- What the task requires:
Using the listing below, copy exactly the lines from the one containing "The three.js and" to the one containing "return np.stack(corners, -1).reshape(-1, 4)", both lines included, and no others.

== Data in this exercise

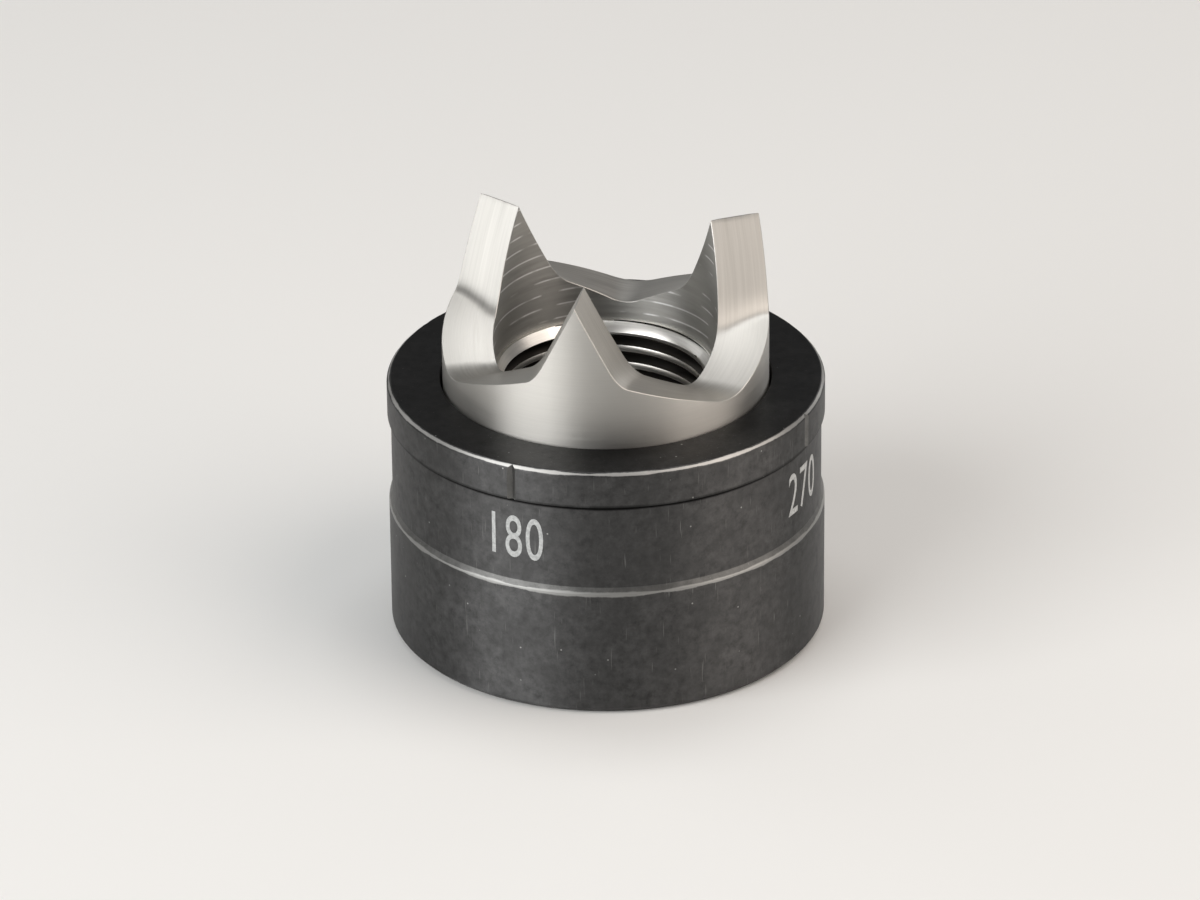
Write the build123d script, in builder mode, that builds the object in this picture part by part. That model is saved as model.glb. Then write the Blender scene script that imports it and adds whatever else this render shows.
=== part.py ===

====
== Data in this exercise

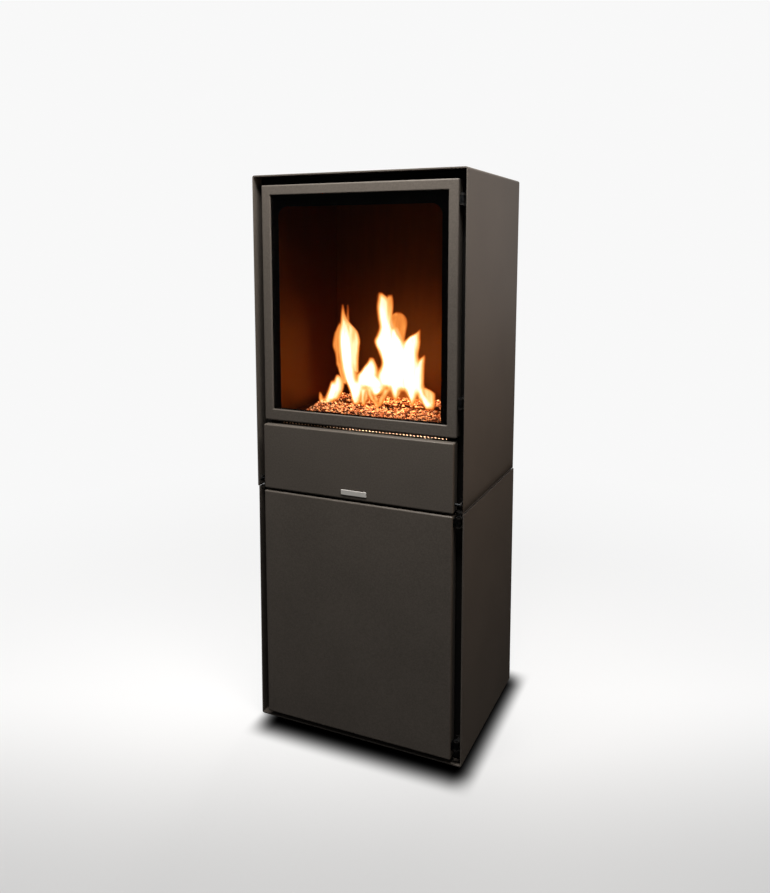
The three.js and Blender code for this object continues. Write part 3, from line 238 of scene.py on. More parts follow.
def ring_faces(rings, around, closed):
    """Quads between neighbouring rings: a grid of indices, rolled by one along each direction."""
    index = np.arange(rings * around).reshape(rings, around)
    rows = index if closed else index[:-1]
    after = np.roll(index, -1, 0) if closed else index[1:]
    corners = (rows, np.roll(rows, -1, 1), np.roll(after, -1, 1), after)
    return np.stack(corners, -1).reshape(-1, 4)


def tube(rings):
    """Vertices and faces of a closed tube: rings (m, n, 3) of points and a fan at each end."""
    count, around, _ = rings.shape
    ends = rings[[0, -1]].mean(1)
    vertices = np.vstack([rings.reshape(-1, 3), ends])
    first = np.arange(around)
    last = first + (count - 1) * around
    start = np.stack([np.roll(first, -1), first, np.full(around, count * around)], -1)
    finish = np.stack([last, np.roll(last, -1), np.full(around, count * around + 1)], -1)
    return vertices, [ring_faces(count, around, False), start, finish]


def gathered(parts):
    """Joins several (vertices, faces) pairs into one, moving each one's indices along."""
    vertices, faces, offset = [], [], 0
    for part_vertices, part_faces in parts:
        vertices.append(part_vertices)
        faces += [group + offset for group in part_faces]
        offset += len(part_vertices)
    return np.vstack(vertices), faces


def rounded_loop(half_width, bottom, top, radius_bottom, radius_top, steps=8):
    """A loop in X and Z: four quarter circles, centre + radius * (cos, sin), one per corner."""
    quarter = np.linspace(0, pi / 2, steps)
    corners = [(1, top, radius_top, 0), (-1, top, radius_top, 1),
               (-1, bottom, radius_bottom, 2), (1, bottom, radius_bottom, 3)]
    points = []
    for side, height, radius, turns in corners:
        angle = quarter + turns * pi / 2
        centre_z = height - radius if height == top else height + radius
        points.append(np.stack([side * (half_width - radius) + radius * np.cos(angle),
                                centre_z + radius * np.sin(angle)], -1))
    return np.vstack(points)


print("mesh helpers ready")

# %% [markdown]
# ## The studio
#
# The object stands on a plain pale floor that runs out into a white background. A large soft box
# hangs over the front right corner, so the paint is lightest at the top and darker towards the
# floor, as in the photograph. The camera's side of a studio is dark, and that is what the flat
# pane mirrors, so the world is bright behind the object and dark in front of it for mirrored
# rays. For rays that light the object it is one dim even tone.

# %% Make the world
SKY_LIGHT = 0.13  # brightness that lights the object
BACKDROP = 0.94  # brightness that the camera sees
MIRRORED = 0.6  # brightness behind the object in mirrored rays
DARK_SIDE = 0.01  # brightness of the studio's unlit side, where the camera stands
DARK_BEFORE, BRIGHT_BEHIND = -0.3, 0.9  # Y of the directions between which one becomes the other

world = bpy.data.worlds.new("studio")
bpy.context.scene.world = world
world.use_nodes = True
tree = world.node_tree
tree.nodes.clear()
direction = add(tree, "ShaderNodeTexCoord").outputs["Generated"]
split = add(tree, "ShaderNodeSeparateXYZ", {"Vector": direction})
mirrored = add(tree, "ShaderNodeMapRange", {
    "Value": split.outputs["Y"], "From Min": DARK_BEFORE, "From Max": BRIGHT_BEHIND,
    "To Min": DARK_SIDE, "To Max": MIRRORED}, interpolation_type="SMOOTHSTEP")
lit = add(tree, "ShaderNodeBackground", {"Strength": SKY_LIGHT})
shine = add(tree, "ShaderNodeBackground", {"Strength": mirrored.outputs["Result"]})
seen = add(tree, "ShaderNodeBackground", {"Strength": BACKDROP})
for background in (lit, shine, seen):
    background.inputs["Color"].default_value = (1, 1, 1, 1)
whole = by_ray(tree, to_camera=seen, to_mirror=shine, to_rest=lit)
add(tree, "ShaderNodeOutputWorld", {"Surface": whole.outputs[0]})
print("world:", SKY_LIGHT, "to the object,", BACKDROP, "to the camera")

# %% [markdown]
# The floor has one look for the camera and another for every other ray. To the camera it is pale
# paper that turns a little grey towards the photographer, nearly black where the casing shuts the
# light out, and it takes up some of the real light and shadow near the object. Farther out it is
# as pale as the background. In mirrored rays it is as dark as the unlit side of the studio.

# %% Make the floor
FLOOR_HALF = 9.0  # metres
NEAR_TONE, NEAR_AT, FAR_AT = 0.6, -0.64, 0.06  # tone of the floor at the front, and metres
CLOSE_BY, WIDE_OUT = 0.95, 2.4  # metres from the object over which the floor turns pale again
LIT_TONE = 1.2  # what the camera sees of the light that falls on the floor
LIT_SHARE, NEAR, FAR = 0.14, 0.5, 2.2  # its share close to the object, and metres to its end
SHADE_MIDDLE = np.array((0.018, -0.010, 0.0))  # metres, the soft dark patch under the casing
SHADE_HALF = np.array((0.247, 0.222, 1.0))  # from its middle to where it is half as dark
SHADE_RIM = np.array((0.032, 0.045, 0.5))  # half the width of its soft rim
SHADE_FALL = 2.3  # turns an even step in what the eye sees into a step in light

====

- Final result:
The three.js and Blender code for this object continues. Write part 3, from line 238 of scene.py on. More parts follow.
def ring_faces(rings, around, closed):
    """Quads between neighbouring rings: a grid of indices, rolled by one along each direction."""
    index = np.arange(rings * around).reshape(rings, around)
    rows = index if closed else index[:-1]
    after = np.roll(index, -1, 0) if closed else index[1:]
    corners = (rows, np.roll(rows, -1, 1), np.roll(after, -1, 1), after)
    return np.stack(corners, -1).reshape(-1, 4)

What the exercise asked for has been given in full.